The Police: Message In A Bottle [8]. The third promo film of the night. The Police are too busy on tour to come in to the Top of the Pops studio.



Sad Café: Every Day Hurts [55]. I'm sure I remember the name Sad Café from my days listening to Radio 1 in the mid-1980s. The name of the group is much more evocative than the song which is pleasant enough. It's kind of ELO light, which is unfortunate as ELO will soon be on to remind everyone of how they sound.
Rainbow: Since You've Been Gone [26]. Note to Randy Vanwarmer (if anyone remembers him from Top of the Pops last week) this is how you do a you-broke-up-with-me-and-I'm-angry-with-rage about it song.
Electric Light Orchestra: Don't Bring Me Down [3]. Legs & Co perform in a set made of stacked perspex boxes. It's slightly reminiscent of Celebrity Squares except that the boxes contain vigorously oscillating women instead of Willy Rushton, Baroness Falkender, Magnus Pyke, Marjorie Proops, Brian Walden,Ted Moult, Bernie Winters and Schnorbitz, her from The Cuckoo Waltz, and Horst Jankowski. Unusually for Top of the Pops the routine is badly staged. The set is too large for the cameras to get a proper view. Only five of the Legs can be seen on the wide shot, the sixth reveals her presence only when the occasional hand or foot pokes in from screen left. 

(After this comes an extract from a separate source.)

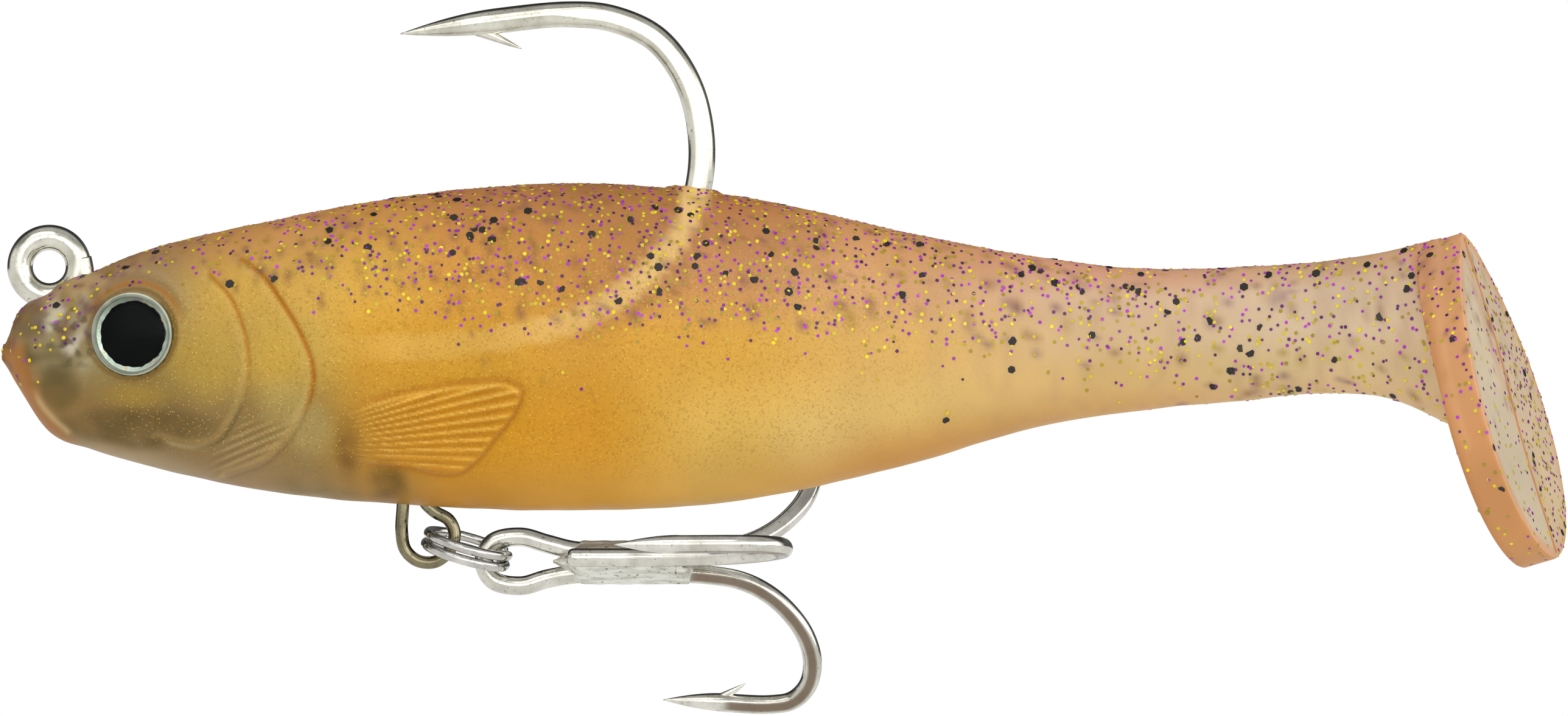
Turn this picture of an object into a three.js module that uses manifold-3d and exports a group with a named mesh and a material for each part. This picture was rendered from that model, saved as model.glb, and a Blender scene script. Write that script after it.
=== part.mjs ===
// A pre-rigged paddle-tail swimbait: a soft fish body poured in two colours over a lead head weight,
// a jig hook through the back, and a treble hook that hangs on a split ring under the belly.
// Millimetres. The origin is the centre of the line-tie eye, +X runs to the tail, +Z is up,
// and -Y is the fish's left side.
import * as THREE from "three";
import { mergeVertices } from "three/addons/utils/BufferGeometryUtils.js";
import Module from "manifold-3d";

// ---- driving dimensions ----

const BODY_LENGTH = 128.5; // nose to paddle, along the spine
const BODY_HEIGHT = 26.85; // deepest place, back to belly
const BODY_WIDTH = 17.6; // widest place
const NOSE_AHEAD = 3.75; // how far the nose reaches ahead of the line tie
const CROWN_DROP = 0.75; // the head's top at the line tie, under the bore of the eye

const TAIL_SET = 20; // degrees that the tail is set over to the left
const SET_START = 0.725; // where along the body the set begins and ends
const SET_END = 0.885;
const HINGE_STATION = 0.757; // the wrist that the tail kicks about
const HINGE_GAP = 0.3;
const LIP_SHARE = 0.8; // how far the socket's lips stay back, over the hinge radius
const LAYER_GAP = 0.3; // between the back and belly pours

const PADDLE_STATION = 0.955;
const PADDLE_HEIGHT = 28.1;
const PADDLE_WIDTH = 18.4;
const PADDLE_THICKNESS = 2.8;
const PADDLE_BEVEL = 0.7;
const PADDLE_DROP = 11; // centre of the paddle below the line tie
const PADDLE_PITCH = 16.5; // degrees, lower end further back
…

Number 1: Gary Numan, Cars. Gary Numan also can't get into the studio (John- perhaps his car broke down?)  so Cars becomes the fifth song out of eleven in this edition to be represented by a promo. This video is state of the art for 1979; the very epitome of "what does this button do?" editing. There are freeze frames, and overlays, and Gary's face appears in a tambourine, and split screens, and Quantel comet trails, and kaleidoscopes, and slomo, and, probably my favourite, a panning shot along an infinite keyboard overlaid with multiple Gary Numans who hold their hands in a way meant to suggest the gripping of an invisible steering wheel.


Closing titles: Bill Lovelady, Reggae For It Now.

Performance of the week. I guess it can't be Madness every week, so it might as well be The Tourists: The Loneliest Man In The World.